Avrupa’daki gelişmeleri takip eden herkesin kabul edeceği gerçek şudur; bugün Türk ve Müslüman nefretinden beslenen Neo-Nazi terörü, insanlarımızın can ve mal güvenliğini tehdit eder boyutlara ulaşmıştır. Aşırı sağcı akımların kimi Avrupa ülkelerinde bizzat devlet tarafından himaye edilmesi, batı demokrasileri adına tam bir faciadır, utançtır, skandaldır. Türk ve Türkiye karşıtlığının son yıllarda bazı siyasetçiler ve medya eliyle körüklenmesi, vatandaşlarımızın hedef tahtasına konulmasıdır.
"KAMPANYALARIN TEK HEDEFİ TÜRKİYE'Yİ SUSTURMAK"
Şahsımızı ve ülkemizi hedef alan kampanyaların son dönemde artması tesadüf değil. Bu kampanyaların tek bir hedefi var, o da bizi ve Türkiye'yi susturmak. Çünkü Türkiye 7 aydır devam eden Gazze krizinde dirayetli ve cesur bir duruş sergilemiştir. Yaklaşık 50 bin tonla Gazze’ye en fazla insani yardım yapan ülkeyiz. İsrail’in soykırımını daima gündemde tuttuk. Filistin davasına güçlü desteğimizi açıkça ifade ettik.
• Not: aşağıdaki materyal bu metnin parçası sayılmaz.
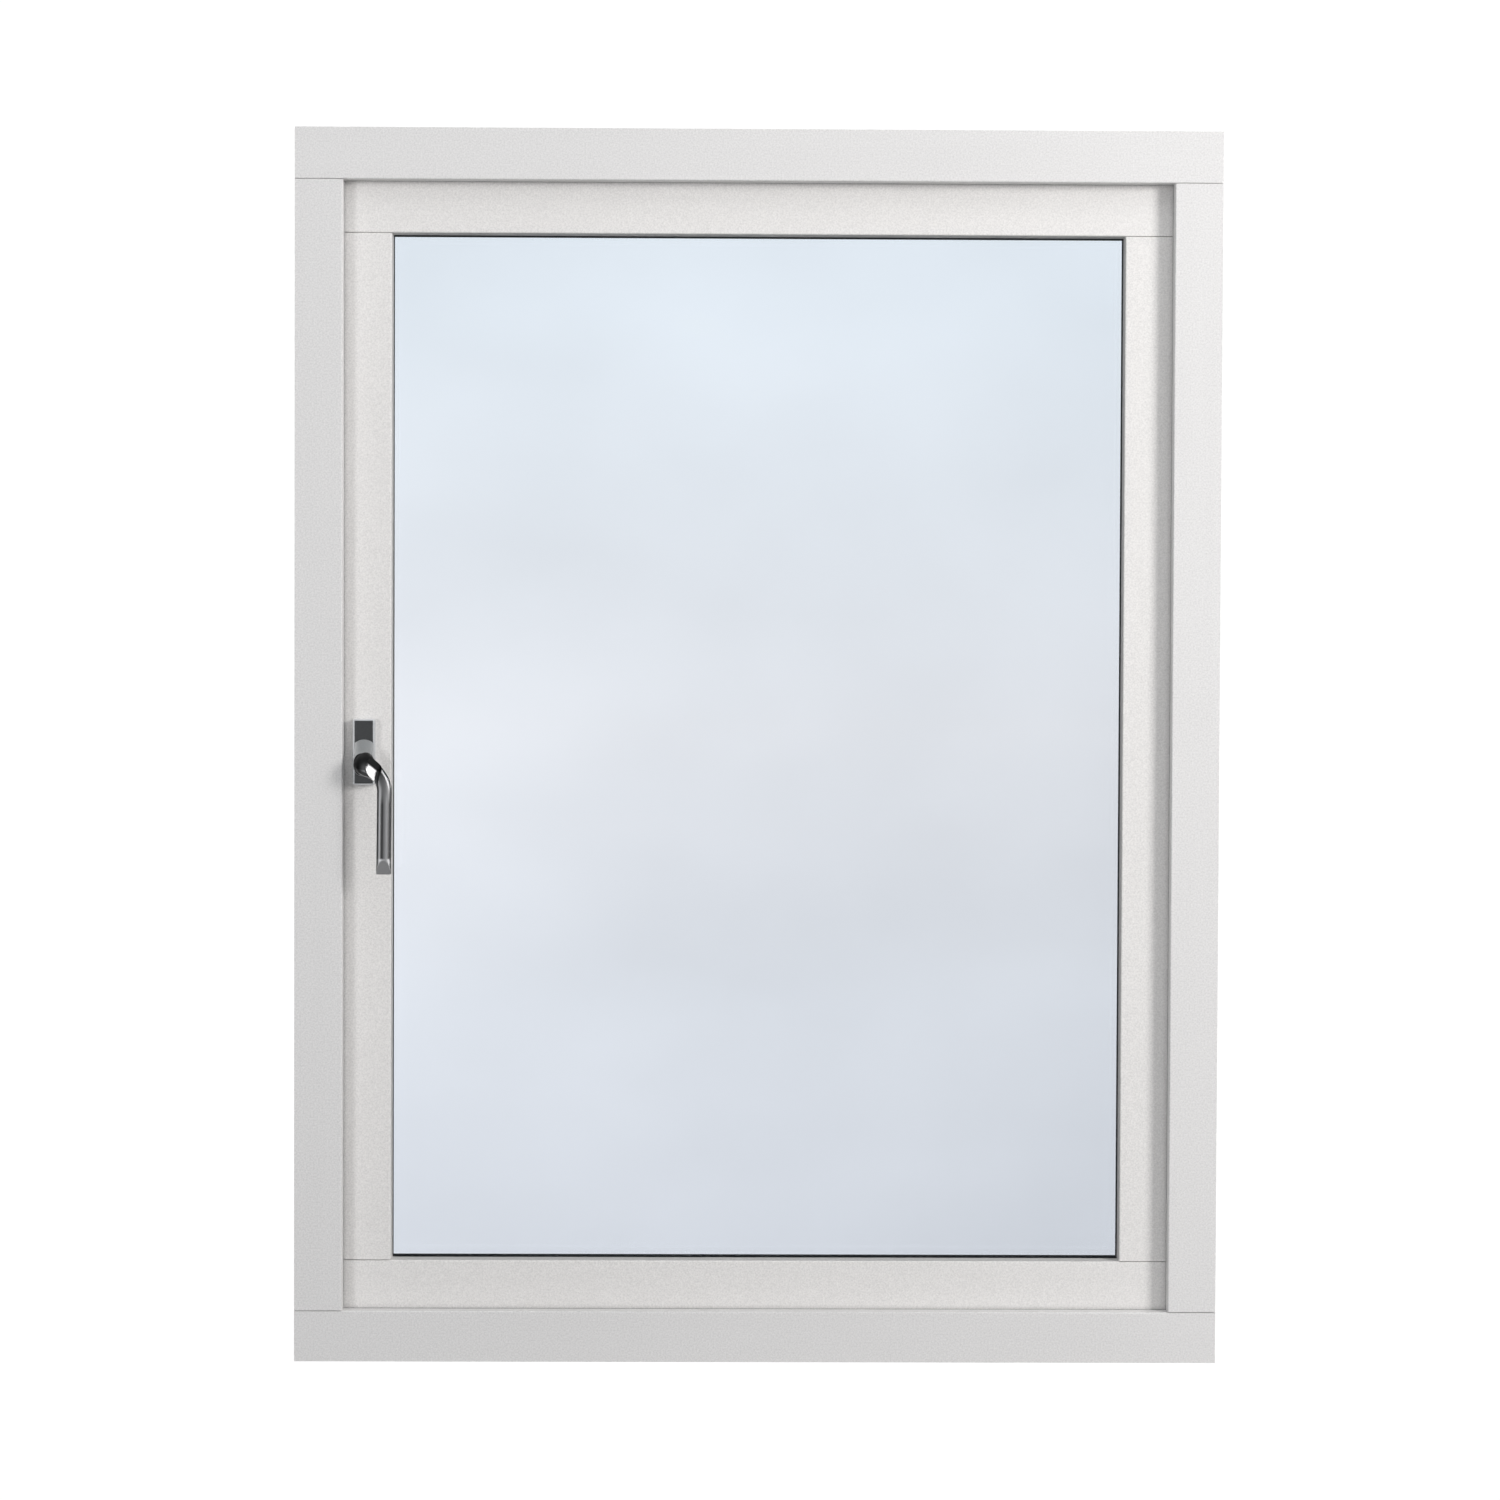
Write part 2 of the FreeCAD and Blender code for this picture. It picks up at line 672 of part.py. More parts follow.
# Handle.
collar_radius = 10.4
collar_front = plate_front - 10.0
head_radius = 11.0
lever_width = 14.0
lever_depth = 10.0
lever_y = plate_front - 27.0    # middle of the lever's thickness
lever_offset = 23.0         # lever's straight part, right of the turning axis
lever_end = 477.2
lever_lean = math.radians(40.0)
lever_shift = 3.2           # how far the leaning part passes above the turning axis
head_shift = 1.6            # and the middle of the head
lever_run = 11.0            # tangent length of the bend


def handle_screws():
    return [screw((handle_x, sash_front - 5.0, 618.5), (0, 1, 0), 21.0, 2.2, 4.0, 2.2)]


def handle_peg():
    return rod((handle_x, sash_front, 571.0), (0, 1, 0), 2.5, 4.5)


def handle_base():
    """Hidden plate that carries the spindle bush and the locating peg."""
    left, right = handle_x - plate_width / 2 + 1.7, handle_x + plate_width / 2 - 1.7
    plate = block(left, right, sash_front - 5.0, sash_front, plate_bottom + 1.7, plate_top - 1.7)
    bush = rod((handle_x, sash_front - 5.0, handle_z), (0, -1, 0), 7.6, 13.0)
    bore = rod((handle_x, collar_front - 20.0, handle_z), (0, 1, 0), 5.4, 80.0)
    return cut(fused(plate, bush, handle_peg()), [bore] + handle_screws())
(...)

Siyonist lobinin tüm baskılarına rağmen bu tavrımızı koruyoruz.
DEMOKRASİ HAVARİLERİNİN GIKI ÇIKMIYOR
Sağa-sola insan hakları karnesi düzenleyenler, 15 bini çocuk toplam 35 bin Filistinlinin ölümünü sadece seyrettiler. Bir avuç vicdan sahibi devlet adamı dışında hiçbir batılı lider tepki göstermedi. İsrail’e artık yeter diyecek bir cesur yürek maalesef çıkmadı. Aylarca ateşkes çağrısı yapacak cesareti dahi gösteremediler. Hiçbir şey olmamış gibi İsrail’in arkasında durmaya, destek sağlamaya devam ettiler. Amerikan üniversitelerinde vicdanlı öğrenciler ve akademisyenler katliama tepki gösteriyor. Bu insanlar Gazze’de katliam dursun dedikleri için işkenceye maruz kalıyor. Sırf Filistin’e destek verdikleri için rektörler, profesörler linç ediliyor. Ancak söz konusu Türkiye olunca başımıza demokrasi havarisi kesilenlerin hiçbirinin bu konular karşısında gıkı çıkmıyor.
ANTİSEMİTİZM LEKESİ BİZE BULAŞMAZ
Batı demokrasisinin sınırlarını İsrail'in menfaatleri çizmektedir. İsrail'in çıkarına dokunan her şey bunların gözünde antidemokratiktir, antisemitiktir.
Halen bizi ve ülkemizi hedef alanlara şunu tekrar hatırlatmakta fayda görüyorum; Türkiye’yi düşmanlaştırarak hiçbir yere varamazsınız. Ne yaparsanız yapın, antisemitizm lekesi bize yapışmaz. Antisemitizmi reddediyoruz."